7. To get to BeiDa, I rode my bike; this is the second trip I've taken of any length, so like everyone else I must of course offer my two cents on Chinese traffic. It's not that there are no rules, per se, so much as it is that different modes of transport bend/break those rules to varying degrees. Cars are the scariest (the whole 'turn whenever!' policy is, I think, the one good example of a lack of traffic laws, but I'm not 100% sure of this), but they're also the most likely to follow the rules of the road, most notably not going forward through a red light. Now and then, a car will use the bike lane, but hey. Mopeds, motorcycles, and motor scooters, on the other hand, often do whatever they want, including using the sidewalks and driving the wrong way down the bike lanes. Bikes always do whatever they want, weaving through traffic like it's nobody's business, and pedestrians are the same but with more mobility. No one group really yields to another - on a bike or on foot one watches traffic, not the lights or pedestrian crossing signals - but nobody really wants to kill anyone else either, and they won't run you over if you're assertive enough and give them enough time to stop. It's actually, perversely, a lot of fun, and not that much of a step up from someone who cut his teeth biking like a madman on the mean streets of New Haven; the only thing I regret about the situation is that I can't spare enough concentration to read most of the Chinese signs that I pass so I'm not getting a very good idea of what businesses are lining the streets that I'm biking.

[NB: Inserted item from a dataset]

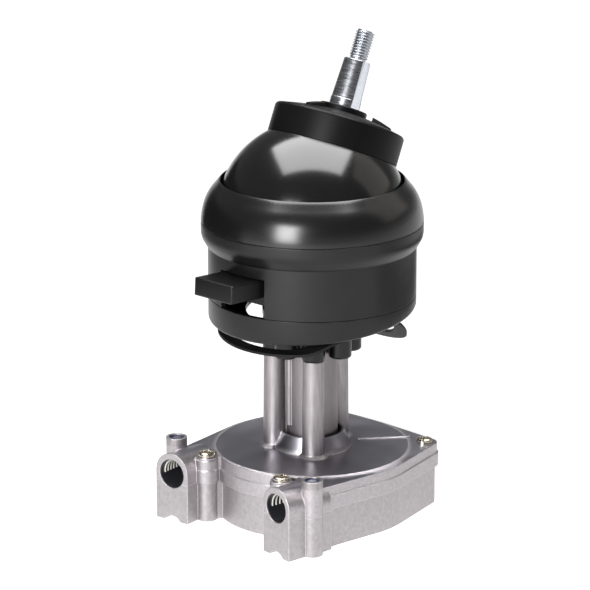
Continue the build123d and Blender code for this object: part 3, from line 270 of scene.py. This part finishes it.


# Turned stainless steel: the tool leaves fine rings round the axis, which blur its shine along the shaft. The
# milled flat on the taper is painted a pale bluish white as a highlight, and the cut thread is between the two
# in tone.
def makeTurnedSteel():
    look = {
        "dark": "#55575A", "pale": "#B0B3B8", "paintedFlatHighlight": "#E0E4EC", "thread": "#A9ACB2", "threadFromMm": 101.6,
        "ringMm": 0.6, "ringStretch": 0.08, "depthMm": 0.006, "edgeMm": 0.2, "roughness": (0.22, 0.40),
        "milled": (0.97, 0.99),
    }
    material, tree = newMaterial("turnedStainlessSteel")
    spot = addNode(tree, "ShaderNodeTexCoord").outputs["Object"]
    local = addNode(tree, "ShaderNodeMapping", {
        "Vector": spot, "Location": tuple(headPlace.inverted().translation),
        "Rotation": tuple(headPlace.inverted().to_euler())})
    rings = addNode(tree, "ShaderNodeMapping", {
        "Vector": local, "Scale": (look["ringStretch"], look["ringStretch"], 1.0)})
    ring = addNode(tree, "ShaderNodeTexNoise", {
        "Vector": rings, "Scale": 1 / (look["ringMm"] * mm), "Detail": 3.0, "Roughness": 0.6})
    turned = addNode(tree, "ShaderNodeMix", {
        "Factor": ring, "A": linear(look["dark"]), "B": linear(look["pale"])}, data_type="RGBA")
    normal = addNode(tree, "ShaderNodeNewGeometry").outputs["Normal"]
    sideways = addNode(tree, "ShaderNodeSeparateXYZ", {"Vector": normal}).outputs["X"]
    milled = addNode(tree, "ShaderNodeMapRange", {
        "Value": sideways, "From Min": look["milled"][0], "From Max": look["milled"][1]})
    along = addNode(tree, "ShaderNodeSeparateXYZ", {"Vector": local}).outputs["Z"]
    threaded = addNode(tree, "ShaderNodeMath", {
        0: along, 1: look["threadFromMm"] * mm}, operation="GREATER_THAN")
    cut = addNode(tree, "ShaderNodeMix", {
        "Factor": threaded, "A": turned, "B": linear(look["thread"])}, data_type="RGBA")
    # Where the milled flat faces sideways on the taper, the pale bluish colour is a painted highlight
    flat = addNode(tree, "ShaderNodeMath", {0: milled, 1: threaded}, operation="GREATER_THAN")
    tone = addNode(tree, "ShaderNodeMix", {
        "Factor": flat, "A": cut, "B": linear(look["paintedFlatHighlight"])}, data_type="RGBA")
    rough = addNode(tree, "ShaderNodeMapRange", {
        "Value": ring, "From Min": noiseLow, "From Max": noiseHigh,
        "To Min": look["roughness"][0], "To Max": look["roughness"][1]})
    edges = addNode(tree, "ShaderNodeBevel", {"Radius": look["edgeMm"] * mm}, samples=4)
    bump = addNode(tree, "ShaderNodeBump", {
        "Height": ring, "Distance": look["depthMm"] * mm, "Strength": 0.5, "Normal": edges})
    shader = addNode(tree, "ShaderNodeBsdfPrincipled", {
        "Base Color": tone, "Metallic": 1.0, "Roughness": rough, "Normal": bump})
    addNode(tree, "ShaderNodeOutputMaterial", {"Surface": shader})
    return material


# Other metals: plated ones are bright with a faint bloom, sintered gears are dull and pored
def makeMetal(name, dark, pale, roughness, poreMm, depthMm=0.02, edgeMm=0.25):
    material, tree = newMaterial(name)
    spot = addNode(tree, "ShaderNodeTexCoord").outputs["Object"]
    pore = addNode(tree, "ShaderNodeTexNoise", {"Vector": spot, "Scale": 1 / (poreMm * mm), "Detail": 3.0})
    tone = addNode(tree, "ShaderNodeMix", {
        "Factor": pore, "A": linear(dark), "B": linear(pale)}, data_type="RGBA")
    rough = addNode(tree, "ShaderNodeMapRange", {
        "Value": pore, "From Min": noiseLow, "From Max": noiseHigh,
        "To Min": roughness[0], "To Max": roughness[1]})
    edges = addNode(tree, "ShaderNodeBevel", {"Radius": edgeMm * mm}, samples=4)
    bump = addNode(tree, "ShaderNodeBump", {
        "Height": pore, "Distance": depthMm * mm, "Strength": 0.5, "Normal": edges})
    shader = addNode(tree, "ShaderNodeBsdfPrincipled", {
        "Base Color": tone, "Metallic": 1.0, "Roughness": rough, "Normal": bump})
    addNode(tree, "ShaderNodeOutputMaterial", {"Surface": shader})
    return material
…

8. Speaking of traffic, here's the list: i.e., the set of calamities that, given my absentminded nature, I've been expecting for some time now.

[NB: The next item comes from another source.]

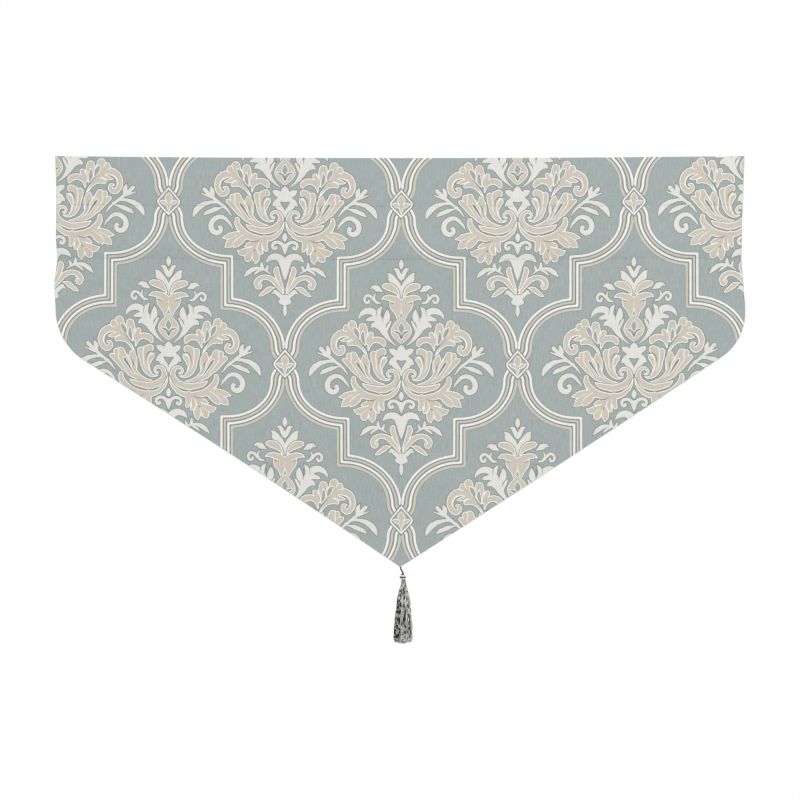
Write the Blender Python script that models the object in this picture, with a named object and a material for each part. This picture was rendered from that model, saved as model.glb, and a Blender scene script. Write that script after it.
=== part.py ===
"""Ascot valance: a V-pointed cloth with a header and a rod pocket, and a tassel at its point.

Metres, +Z up. The cloth faces -Y, +X runs to the right as seen from the front, and the
origin is the middle of the top edge. The cloth is laid out flat as (x, height) pairs, with
height 0 at the top edge, and is then hung: its grain sags, its pocket swells and it waves.
"""

import math
import random
from collections import namedtuple

import bmesh
import bpy
from mathutils import Vector
from mathutils.geometry import delaunay_2d_cdt

# Outline of the face, as drops below the top edge
HALF_WIDTH = 0.635
CORNER_DROP = 0.3415
POINT_DROP = 0.7534
LEFT_CORNER_RADIUS = 0.110
RIGHT_CORNER_RADIUS = 0.096
LEFT_SLOPE_BOW = -0.0040
RIGHT_SLOPE_BOW = 0.0012
GRAIN_SAG = 0.0037

# How far each side edge is drawn in at a drop, where it leaves the straight line
Sway = namedtuple("Sway", "drop left_in right_in")
SIDE_SWAY = (
    Sway(0.000, 0.0000, 0.0015),
    Sway(0.065, 0.0018, 0.0035),
    Sway(0.150, 0.0018, 0.0070),
    Sway(0.187, 0.0036, 0.0070),
    Sway(0.235, -0.0018, 0.0033),
    Sway(0.280, -0.0004, 0.0000),
    Sway(0.345, 0.0000, 0.0000),
)

# Cloth, hems and heading
CLOTH = 0.0016
HEM_WIDTH = 0.026
HEM_EXTRA = 0.0014
HEM_STEP = 0.0006
ROUND_EDGE = 0.0008
CREST_SHARES = (0.25, 0.75)
GAP = 0.0003
HEADER_DROP = 0.089
POCKET_HEIGHT = 0.098
SEAM_DROP = HEADER_DROP + POCKET_HEIGHT
FOLD_LIP = 0.006
TURNED_EDGE = 0.012
STRIP_INSET = 0.003
POCKET_FRONT_SWELL = 0.0070
POCKET_BACK_SWELL = 0.0215
RIDGE_SHARE = 0.548
RIDGE_ROUNDING = 0.07
SWELL_SKEW = 1.8
SWELL_UNEVEN = 0.10
SWELL_WAVES = 5.3

# Soft waves of the hanging cloth: rolls run across it and flutes run down it
Roll = namedtuple("Roll", "left_drop mid_drop right_drop half_height left_lift mid_lift right_lift")
ROLLS = (
    Roll(0.300, 0.292, 0.286, 0.036, 0.0012, 0.0009, 0.0014),
    Roll(0.372, 0.380, 0.390, 0.034, 0.0005, 0.0010, 0.0006),
    Roll(0.470, 0.490, 0.476, 0.082, 0.0030, 0.0034, 0.0026),
    Roll(0.590, 0.602, 0.596, 0.050, 0.0008, 0.0012, 0.0010),
)
Flute = namedtuple("Flute", "top_x low_x half_width lift")
FLUTES = (
    Flute(-0.560, -0.590, 0.060, 0.0030),
    Flute(-0.395, -0.420, 0.075, 0.0016),
    Flute(-0.150, -0.165, 0.095, 0.0024),
    Flute(0.075, 0.070, 0.080, 0.0014),
    Flute(0.250, 0.262, 0.070, 0.0022),
    Flute(0.430, 0.455, 0.065, 0.0018),
    Flute(0.585, 0.610, 0.045, 0.0028),
)
FLUTES_FULL_DROP = 0.420
POINT_CURL = 0.0050
POINT_CURL_FROM = 0.500
LEFT_EDGE_CURL = 0.0050
LEFT_EDGE_REACH = 0.170
RIGHT_EDGE_CURL = 0.0024
RIGHT_EDGE_REACH = 0.110

# Mesh steps of the cloth
SHARP_ANGLE = math.radians(50.0)
FACE_PITCH = 0.025
HEM_CLEARANCE = 0.008
EDGE_PITCH = 0.022
COLUMN_PITCH = 0.034
HEADER_ROWS = (0.030, 0.060)
ROWS_ABOVE_RIDGE = 7
ROWS_BELOW_RIDGE = 5
STRIP_RAMP = 0.012
ARC_STEPS = 9

# Tassel: cord, head and skirt hang one under the other, a little right of the point
CORD_RADIUS = 0.00165
CORD_LOBE = 0.16
CORD_SIDES = 10
CORD_STEP = 0.0011
CORD_TURN = 0.0062
CORD_CLEARANCE = 0.0007
SPLINE_STEPS = 24
HEAD_TOP_DROP = 0.7648
HEAD_X = 0.0045
HEAD_SIDES = 20
NECK_DROP = 0.7762
NECK_FLUTES = 9
NECK_SIDES = 4 * NECK_FLUTES
NECK_FLUTE_DEPTH = 0.10
NECK_X = 0.0060
SKIRT_LENGTH = 0.1090
SKIRT_LEAN = -0.0014
STRAND_COUNT = 130
STRAND_SIDES = 3
STRAND_SEED = 11
STRAND_FILL = 0.36
STRAND_SINK = 0.0016
STRAND_DRIFT = 0.05
ROOT_SPREAD = 0.96
END_ROUNDING = 0.030
END_UNEVEN = 0.022

# Turned profile of the head, as drops below its top
Ring = namedtuple("Ring", "drop radius")
HEAD_RINGS = (
    Ring(0.0000, 0.0012),
    Ring(0.0006, 0.0023),
    Ring(0.0018, 0.0025),
    Ring(0.0026, 0.0021),
    Ring(0.0032, 0.0036),
    Ring(0.0046, 0.0052),
    Ring(0.0058, 0.0051),
    Ring(0.0064, 0.0058),
    Ring(0.0078, 0.0059),
    Ring(0.0086, 0.0052),
    Ring(0.0098, 0.0055),
    Ring(0.0108, 0.0046),
    Ring(0.0111, 0.0036),
)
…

  • Lock self out of room. (check)
  • Bicycle breaks down. (check)
  • Lose a lot of stuff. (check: hat on day 2, something else I can't even remember on day 5 or so.)
  • Crash bicycle.
  • Get sunburned. (It's been over 100 semi-regularly this past week.)
  • Oversleep --> late for class.
  • Think I boiled the water when I really didn't --> diarrhea.
Well, I'm 3 for 6... not bad, so far. Knowing me, though, the rest are just a matter of time...



Anyway, on Friday afternoon we leave for Inner Mongolia. I'm pumped! Un(?)fortunately, that means I won't be blogging again until I get back the following weekend, but fear not: I'll probably double-blog it up (I've been saving a few special topics for such an occasion) to meet with Light Fellowship reporting requirements, and of course the petitions of my many fans.


In the not very relevant words of Gandalf: "Look to my coming, at first light, on the fifth day. At dawn, look to the east."